Wednesday, April 9, 2008

crazy guy in the corduroy jacket who haunts me.

everywhere i go, there he is. and he's hatefully insane, too. talks to himself with the distinct and intentional purpose of others hearing his bile. the coffee shop, the library.

the past few days: ripening with the warmth of the sun, but still tempered yet by chill, stiff winds out of the north. i am to meet old friends for lunch today. i am become suddenly so mobile, backpack a part of me all over again, wandering the street from destination to destination, returning home only briefly to refuel - light the bowl, down an emergen-c, maybe eat something. grab a sweater, drop off something. pick up something. then out the door again and not home til morning. that's two nights in three days i haven't slept in my bed. i don't miss it.

dr. says i think in extremes. says i walk around with my heart four feet in front of me. i am disgusted with this characterization of myself.

last night: night five of a bender. perhaps night six, tonight? probably not. but it's so nice outside, i can't rationalize staying inside and doing the same thing i did all winter. besides, when i drink, i write. i've been writing - short abortions of poetry, but it's something. now that i'm chronicling it, i won't be able to anymore - watch. maybe i shouldn't talk about it.

read a little 'vanity of duluoz' last night. kerouac-cobbled prose after, jerky and wild. delved into an old green notebook. the ink is blurry with the effects of a drugged out bike ride ending in pouring rain. shoved it in my backpack this morning after smoking a quick shower and hit off of a fresh green bowl. earphones in, cigarette lit, and out the door and away!

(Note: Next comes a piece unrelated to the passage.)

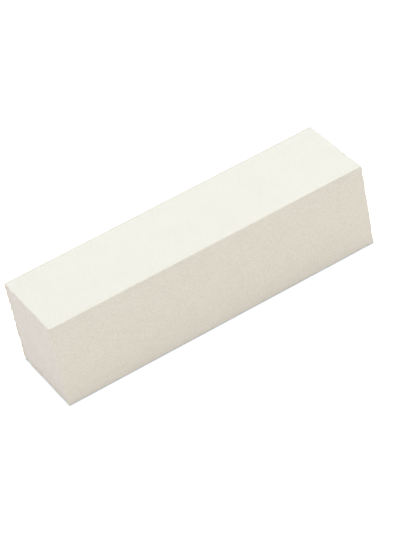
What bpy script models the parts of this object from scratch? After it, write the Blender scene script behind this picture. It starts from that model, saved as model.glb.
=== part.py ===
"""Nail buffer block: a bar of foam with a strip of coated abrasive bonded to each long face.

Metres. +X runs along the block and +Z is up. The origin is the middle of the underside.
Each strip has three layers, from the foam outwards: adhesive film, backing paper and abrasive coat.
The top and bottom strips go on first. The front and back strips lap over their long cut edges,
and the block is then cut to length, so that all the layers end flush at both ends.
"""

from math import radians

import bmesh
import bpy

# Driving dimensions of the finished block.
LENGTH = 0.095
WIDTH = 0.0245
HEIGHT = 0.026

# Layers of one strip, from the foam outwards: name, thickness and material.
LAYERS = (
    ("adhesive_film", 0.00010, "adhesive"),
    ("backing_paper", 0.00020, "paper"),
    ("abrasive_coat", 0.00015, "abrasive"),
)
BOND_GAP = 0.00002  # flat layers face each other across this, so that no two solids share a face
STRIP_THICKNESS = sum(thickness + BOND_GAP for _, thickness, _ in LAYERS)

CORE_WIDTH = WIDTH - 2 * STRIP_THICKNESS
CORE_HEIGHT = HEIGHT - 2 * STRIP_THICKNESS

# Rounding of the abrasive coat's outer rim, where use wears it first.
RIM_WEAR = 0.00006
RIM_SEGMENTS = 3

# One strip for each long face: name, turn about the block's length that takes +Z to the face's
# outward side, distance from the block's middle to the foam there, and the strip's width.
STRIPS = (
    ("top", 0, CORE_HEIGHT / 2, CORE_WIDTH),
    ("bottom", 180, CORE_HEIGHT / 2, CORE_WIDTH),
    ("front", 90, CORE_WIDTH / 2, HEIGHT),
    ("back", -90, CORE_WIDTH / 2, HEIGHT),
)

# Base colour (linear) and roughness.
MATERIALS = {
    "foam": ((0.78, 0.77, 0.74, 1.0), 0.90),
    "adhesive": ((0.74, 0.68, 0.50, 1.0), 0.45),
    "paper": ((0.78, 0.74, 0.62, 1.0), 0.85),
    "abrasive": ((0.82, 0.81, 0.77, 1.0), 0.80),
}


def clear_scene():
    for obj in list(bpy.data.objects):
        bpy.data.objects.remove(obj, do_unlink=True)


def make_material(name, colour, roughness):
    material = bpy.data.materials.new(name)
    material.use_nodes = True
    shader = material.node_tree.nodes["Principled BSDF"]
    shader.inputs["Base Color"].default_value = colour
    shader.inputs["Roughness"].default_value = roughness
    shader.inputs["Metallic"].default_value = 0.0
    return material


def make_empty(name, parent=None):
    empty = bpy.data.objects.new(name, None)
    bpy.context.scene.collection.objects.link(empty)
    empty.parent = parent
    return empty


def make_slab(name, size, material, parent, rim_wear=0.0):
    """A flat slab centred on its own origin, with its face at +Z softened round the rim by rim_wear."""
    mesh = bpy.data.meshes.new(name)
    slab = bmesh.new()
    bmesh.ops.create_cube(slab, size=1.0)
    bmesh.ops.scale(slab, vec=size, verts=slab.verts)
    if rim_wear:
        rim = [edge for edge in slab.edges if all(vert.co.z > 0 for vert in edge.verts)]
        bmesh.ops.bevel(
            slab,
            geom=rim,
            offset=rim_wear,
            offset_type="OFFSET",
            segments=RIM_SEGMENTS,
            profile=0.5,
            affect="EDGES",
            material=-1,
        )
    slab.to_mesh(mesh)
    slab.free()
    mesh.materials.append(material)
    obj = bpy.data.objects.new(name, mesh)
    bpy.context.scene.collection.objects.link(obj)
    obj.parent = parent
    return obj


def make_strip(side, turn, foam_distance, width, block, materials):
    """The three layers on one long face, each placed along the strip's own outward direction."""
    strip = make_empty("strip_" + side, block)
    strip.rotation_euler.x = radians(turn)
    inner_face = foam_distance
    for layer, thickness, material in LAYERS:
        inner_face += BOND_GAP
        rim_wear = RIM_WEAR if layer == "abrasive_coat" else 0.0
        slab = make_slab(
            f"{layer}_{side}", (LENGTH, width, thickness), materials[material], strip, rim_wear
        )
        slab.location.z = inner_face + thickness / 2
        inner_face += thickness


def main():
    clear_scene()
    materials = {name: make_material(name, *look) for name, look in MATERIALS.items()}
    block = make_empty("block_middle")
    block.location.z = HEIGHT / 2
    make_slab("foam_core", (LENGTH, CORE_WIDTH, CORE_HEIGHT), materials["foam"], block)
    for side, turn, foam_distance, width in STRIPS:
        make_strip(side, turn, foam_distance, width, block, materials)


main()
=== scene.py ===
"""Nail buffer block: the looks of a foam bar with a strip of coated abrasive on each long face.

Each strip is three sheets, from the foam outwards: glue film, backing paper and grit coat. The top
and bottom strips go on first, the front and back strips lap over their long edges, and the block is
then sawn to length, so that the foam and the cut edges of all the sheets show at both ends.
"""

from math import copysign, cos, exp, hypot, pi, radians, sin
from random import Random

import bmesh
import bpy
from mathutils import Matrix, Vector, noise


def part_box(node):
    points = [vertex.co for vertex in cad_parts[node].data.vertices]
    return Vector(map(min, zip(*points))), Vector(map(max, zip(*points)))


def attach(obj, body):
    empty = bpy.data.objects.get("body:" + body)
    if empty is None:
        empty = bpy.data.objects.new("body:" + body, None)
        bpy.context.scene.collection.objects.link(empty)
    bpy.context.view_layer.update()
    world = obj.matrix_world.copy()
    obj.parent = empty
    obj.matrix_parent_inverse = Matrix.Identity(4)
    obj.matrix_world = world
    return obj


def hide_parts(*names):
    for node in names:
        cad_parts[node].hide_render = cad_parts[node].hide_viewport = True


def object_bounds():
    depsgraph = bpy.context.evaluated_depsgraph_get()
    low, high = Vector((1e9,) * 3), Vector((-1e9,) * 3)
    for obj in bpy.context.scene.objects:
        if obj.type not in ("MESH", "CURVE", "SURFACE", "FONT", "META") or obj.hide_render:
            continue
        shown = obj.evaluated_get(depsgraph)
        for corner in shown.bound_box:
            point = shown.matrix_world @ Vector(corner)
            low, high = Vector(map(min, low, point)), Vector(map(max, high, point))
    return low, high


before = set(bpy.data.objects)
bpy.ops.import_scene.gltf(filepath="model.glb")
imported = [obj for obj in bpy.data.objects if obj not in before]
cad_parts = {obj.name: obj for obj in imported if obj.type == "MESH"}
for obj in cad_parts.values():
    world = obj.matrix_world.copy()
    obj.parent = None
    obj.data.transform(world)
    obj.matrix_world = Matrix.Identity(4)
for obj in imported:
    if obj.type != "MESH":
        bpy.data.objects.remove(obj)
cad_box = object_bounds()

MM = 0.001
LOW, HIGH = cad_box
BLOCK_SIZE = HIGH - LOW
BLOCK_MIDDLE = (HIGH + LOW) / 2

# Each strip's side, the turn about the block's length that takes +Z to its outward side, how far its
# long edges fall short of their line, and its grit. The front and back strips' edges show, the others
# are butted between them.
STRIPS = (
    ("top", 0, 0.02 * MM, "fine_grit"),
    ("bottom", 180, 0.02 * MM, "fine_grit"),
    # The front and back strips take the grit whose strong speckle is mostly painted shade of its relief.
    ("front", 90, 0.06 * MM, "coarse_grit_painted_shade"),
    ("back", -90, 0.06 * MM, "coarse_grit_painted_shade"),
)

# The sheets of a strip, from the outside in.
COAT_GRAIN = 0.17 * MM  # one grain of grit for each point of the coat's mesh
GRAIN_HEIGHT = 0.052 * MM  # the grains stand this far out of the resin
GRAIN_STRAY = 0.03 * MM  # they sit this far off an even spacing
CLUMP_SIZE = 0.50 * MM
CLUMP_HEIGHT = 0.056 * MM
SWELL_SIZE = 1.1 * MM
SWELL_HEIGHT = 0.020 * MM
COAT_RIM = 0.09 * MM  # the coat's outer rim is worn round to this radius
PAPER_CELL = 0.28 * MM  # the spacing of the mesh
PAPER_RIM = 0.02 * MM
GLUE_CELL = 0.50 * MM
GLUE_RIM = 0.03 * MM
SHEET_CLEARANCE = 0.03 * MM  # the sheets lie this far apart, to stay clear where they bend
RIM_STEPS = 3
WALL_STEPS = 2

# Near its rim, a sheet's mesh is fine enough to bend round the block's edges.
EDGE_STEP = 0.12 * MM
EDGE_RINGS = tuple(count * EDGE_STEP for count in (4, 3, 2, 1))
CROWD_REACH = 1.0 * MM  # inside the rings, the mesh widens to its own cell over about this far

# Handling has rounded the block's edges to these radii.
LONG_WEAR = 0.38 * MM
END_WEAR = 0.32 * MM

# The saw cut at the ends: slow waves and small chips that a strip's sheets share, and a little of
# each sheet's own.
END_WAVE = 1.4 * MM
END_WAVE_DEPTH = 0.38 * MM
END_WAVE_LIFT = 0.12  # raised by this, the waves take up a little over half of the cut
CHIP_SIZE = 0.45 * MM
CHIP_DEPTH = 0.22 * MM
CHIP_LIMIT = 0.28  # a chip is only where the noise is above this
SHEET_CUT_STEP = 0.02 * MM  # each sheet inwards may be cut this much shorter
CUT_REACH = 1.4 * MM  # the cut disturbs a sheet this far in from its edge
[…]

in other news: a sudden windfall, which i have definitely cut into these past few nights with my exorbitant dipsomania - but i'm thinking maybe it's definitely time for a tattoo. i was also invited to go to puerto rico for a week this coming july. might save up to do that, too.

i have three undeveloped rolls of film. their contents are a total mystery to me. tomorrow i think i will have them developed.